WRITTEN TASK: Read the data and repeat all of it exactly.

PROVIDED MATERIAL:
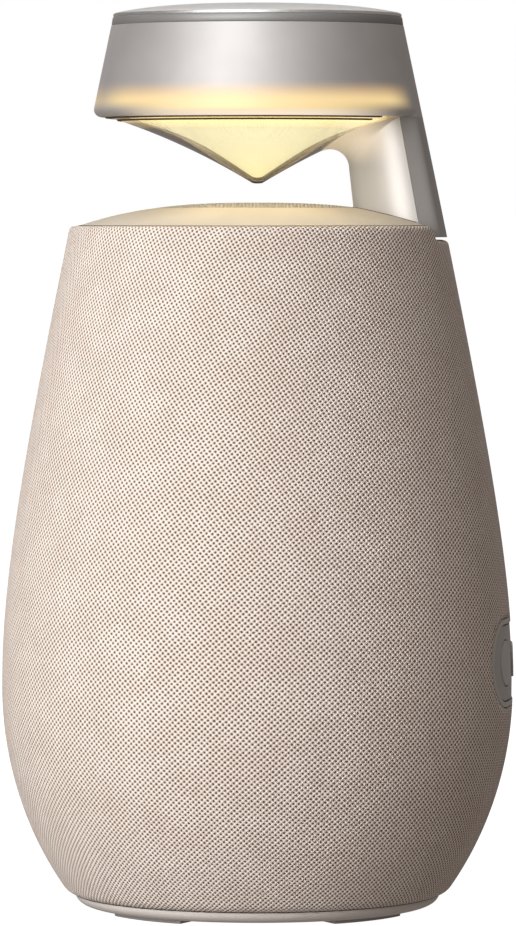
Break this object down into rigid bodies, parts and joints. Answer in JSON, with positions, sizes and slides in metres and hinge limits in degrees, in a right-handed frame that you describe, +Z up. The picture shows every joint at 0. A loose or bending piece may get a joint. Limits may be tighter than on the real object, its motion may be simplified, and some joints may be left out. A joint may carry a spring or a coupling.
{
  "type": "smart speaker",
  "caption": "Portable lantern speaker: pear-shaped fabric body with an upward woofer, and a one-armed lamp head over it with a clear inverted cone that spreads light and sound.",
  "frame": {"origin": "middle of the footprint, on the surface the foot pads rest on", "axes": "+Z up, +X towards the arm and the control panel, -Y towards the side radiator called front"},
  "size_m": [0.1372, 0.137, 0.2422],
  "materials": {
    "fabric": "open mesh knit",
    "cream_plastic": "satin",
    "gray_plastic": "satin",
    "dark_plastic": "matt",
    "pearl_plastic": "pearl satin",
    "satin_metal": "satin",
    "clear_plastic": "polished",
    "lit_diffuser": "milky, lit warm",
    "smoked_shell": "satin translucent",
    "rubber": "matt",
    "steel": "zinc plated",
    "ferrite": "sintered ferrite",
    "paper_cone": "pressed fibre",
    "spider_cloth": "resin-set cloth",
    "copper": "enamelled wire",
    "circuit_board": "solder mask",
    "battery_wrap": "shrink film"
  },
  "bodies": {
    "root": {"fabric_sleeve": "fabric", "cabinet_upper": "dark_plastic", "cabinet_lower": "dark_plastic", "cabinet_gasket": "rubber", "base_ring": "gray_plastic", "bottom_cover": "gray_plastic", "foot_1": "rubber", "foot_2": "rubber", "foot_3": "rubber", "foot_4": "rubber", "base_screws": "steel", "battery_holder": "dark_plastic", "battery_cells": "battery_wrap", "main_board": "circuit_board", "board_parts": "dark_plastic", "heat_sink": "satin_metal", "board_screws": "steel", "baffle_screws": "steel", "top_plate": "cream_plastic", "top_grille": "cream_plastic", "woofer_basket": "steel", "woofer_front_washer": "steel", "woofer_magnet": "ferrite", "woofer_yoke": "steel", "woofer_spider": "spider_cloth", "woofer_surround": "rubber", "radiator_frame_front": "dark_plastic", "radiator_surround_front": "rubber", "radiator_frame_back": "dark_plastic", "radiator_surround_back": "rubber", "panel_bezel": "gray_plastic", "control_panel": "gray_plastic", "usb_socket": "steel", "key_board": "circuit_board", "key_switches": "dark_plastic", "arm_outer": "gray_plastic", "arm_inner": "pearl_plastic", "arm_bracket": "steel", "arm_screws": "steel", "lamp_cable": "rubber", "head_shell": "smoked_shell", "head_trim": "gray_plastic", "head_cap": "satin_metal", "head_chassis": "cream_plastic", "chassis_screws": "steel", "led_board": "circuit_board", "led_chips": "lit_diffuser", "light_guide": "lit_diffuser", "reflector_cone": "clear_plastic", "cone_diffuser": "lit_diffuser", "touch_board": "circuit_board"},
    "woofer_moving": {"woofer_cone": "paper_cone", "voice_coil": "copper"},
    "radiator_front_moving": {"radiator_front": "satin_metal"},
    "radiator_back_moving": {"radiator_back": "satin_metal"},
    "power_key_body": {"power_key": "gray_plastic"},
    "pairing_key_body": {"pairing_key": "gray_plastic"},
    "port_cover_body": {"port_cover": "rubber"}
  },
  "joints": [
    {"name": "woofer_travel", "type": "slide", "parent": "root", "child": "woofer_moving", "axis": [0, 0, 1], "range_m": [-0.002, 0.002], "stiffness_N_per_m": 1500, "deforming": ["woofer_surround", "woofer_spider"]},
    {"name": "radiator_front_travel", "type": "slide", "parent": "root", "child": "radiator_front_moving", "axis": [0, -1, 0], "range_m": [-0.0025, 0.0025], "stiffness_N_per_m": 1000, "deforming": ["radiator_surround_front"]},
    {"name": "radiator_back_travel", "type": "slide", "parent": "root", "child": "radiator_back_moving", "axis": [0, 1, 0], "range_m": [-0.0025, 0.0025], "stiffness_N_per_m": 1000, "deforming": ["radiator_surround_back"]},
    {"name": "power_key_press", "type": "slide", "parent": "root", "child": "power_key_body", "axis": [-1, 0, 0], "range_m": [0, 0.0006], "stiffness_N_per_m": 800},
    {"name": "pairing_key_press", "type": "slide", "parent": "root", "child": "pairing_key_body", "axis": [-1, 0, 0], "range_m": [0, 0.0006], "stiffness_N_per_m": 800},
    {"name": "port_cover_hinge", "type": "hinge", "parent": "root", "child": "port_cover_body", "pos_m": [0.0684, 0, 0.0624], "axis": [0, 1, 0], "range_deg": [0, 100]}
  ]
}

SOLUTION:
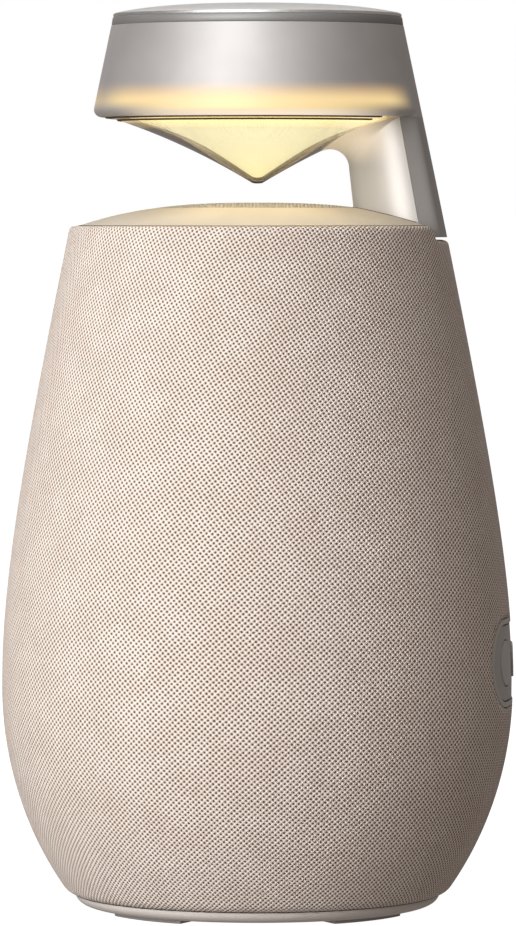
Break this object down into rigid bodies, parts and joints. Answer in JSON, with positions, sizes and slides in metres and hinge limits in degrees, in a right-handed frame that you describe, +Z up. The picture shows every joint at 0. A loose or bending piece may get a joint. Limits may be tighter than on the real object, its motion may be simplified, and some joints may be left out. A joint may carry a spring or a coupling.
{
  "type": "smart speaker",
  "caption": "Portable lantern speaker: pear-shaped fabric body with an upward woofer, and a one-armed lamp head over it with a clear inverted cone that spreads light and sound.",
  "frame": {"origin": "middle of the footprint, on the surface the foot pads rest on", "axes": "+Z up, +X towards the arm and the control panel, -Y towards the side radiator called front"},
  "size_m": [0.1372, 0.137, 0.2422],
  "materials": {
    "fabric": "open mesh knit",
    "cream_plastic": "satin",
    "gray_plastic": "satin",
    "dark_plastic": "matt",
    "pearl_plastic": "pearl satin",
    "satin_metal": "satin",
    "clear_plastic": "polished",
    "lit_diffuser": "milky, lit warm",
    "smoked_shell": "satin translucent",
    "rubber": "matt",
    "steel": "zinc plated",
    "ferrite": "sintered ferrite",
    "paper_cone": "pressed fibre",
    "spider_cloth": "resin-set cloth",
    "copper": "enamelled wire",
    "circuit_board": "solder mask",
    "battery_wrap": "shrink film"
  },
  "bodies": {
    "root": {"fabric_sleeve": "fabric", "cabinet_upper": "dark_plastic", "cabinet_lower": "dark_plastic", "cabinet_gasket": "rubber", "base_ring": "gray_plastic", "bottom_cover": "gray_plastic", "foot_1": "rubber", "foot_2": "rubber", "foot_3": "rubber", "foot_4": "rubber", "base_screws": "steel", "battery_holder": "dark_plastic", "battery_cells": "battery_wrap", "main_board": "circuit_board", "board_parts": "dark_plastic", "heat_sink": "satin_metal", "board_screws": "steel", "baffle_screws": "steel", "top_plate": "cream_plastic", "top_grille": "cream_plastic", "woofer_basket": "steel", "woofer_front_washer": "steel", "woofer_magnet": "ferrite", "woofer_yoke": "steel", "woofer_spider": "spider_cloth", "woofer_surround": "rubber", "radiator_frame_front": "dark_plastic", "radiator_surround_front": "rubber", "radiator_frame_back": "dark_plastic", "radiator_surround_back": "rubber", "panel_bezel": "gray_plastic", "control_panel": "gray_plastic", "usb_socket": "steel", "key_board": "circuit_board", "key_switches": "dark_plastic", "arm_outer": "gray_plastic", "arm_inner": "pearl_plastic", "arm_bracket": "steel", "arm_screws": "steel", "lamp_cable": "rubber", "head_shell": "smoked_shell", "head_trim": "gray_plastic", "head_cap": "satin_metal", "head_chassis": "cream_plastic", "chassis_screws": "steel", "led_board": "circuit_board", "led_chips": "lit_diffuser", "light_guide": "lit_diffuser", "reflector_cone": "clear_plastic", "cone_diffuser": "lit_diffuser", "touch_board": "circuit_board"},
    "woofer_moving": {"woofer_cone": "paper_cone", "voice_coil": "copper"},
    "radiator_front_moving": {"radiator_front": "satin_metal"},
    "radiator_back_moving": {"radiator_back": "satin_metal"},
    "power_key_body": {"power_key": "gray_plastic"},
    "pairing_key_body": {"pairing_key": "gray_plastic"},
    "port_cover_body": {"port_cover": "rubber"}
  },
  "joints": [
    {"name": "woofer_travel", "type": "slide", "parent": "root", "child": "woofer_moving", "axis": [0, 0, 1], "range_m": [-0.002, 0.002], "stiffness_N_per_m": 1500, "deforming": ["woofer_surround", "woofer_spider"]},
    {"name": "radiator_front_travel", "type": "slide", "parent": "root", "child": "radiator_front_moving", "axis": [0, -1, 0], "range_m": [-0.0025, 0.0025], "stiffness_N_per_m": 1000, "deforming": ["radiator_surround_front"]},
    {"name": "radiator_back_travel", "type": "slide", "parent": "root", "child": "radiator_back_moving", "axis": [0, 1, 0], "range_m": [-0.0025, 0.0025], "stiffness_N_per_m": 1000, "deforming": ["radiator_surround_back"]},
    {"name": "power_key_press", "type": "slide", "parent": "root", "child": "power_key_body", "axis": [-1, 0, 0], "range_m": [0, 0.0006], "stiffness_N_per_m": 800},
    {"name": "pairing_key_press", "type": "slide", "parent": "root", "child": "pairing_key_body", "axis": [-1, 0, 0], "range_m": [0, 0.0006], "stiffness_N_per_m": 800},
    {"name": "port_cover_hinge", "type": "hinge", "parent": "root", "child": "port_cover_body", "pos_m": [0.0684, 0, 0.0624], "axis": [0, 1, 0], "range_deg": [0, 100]}
  ]
}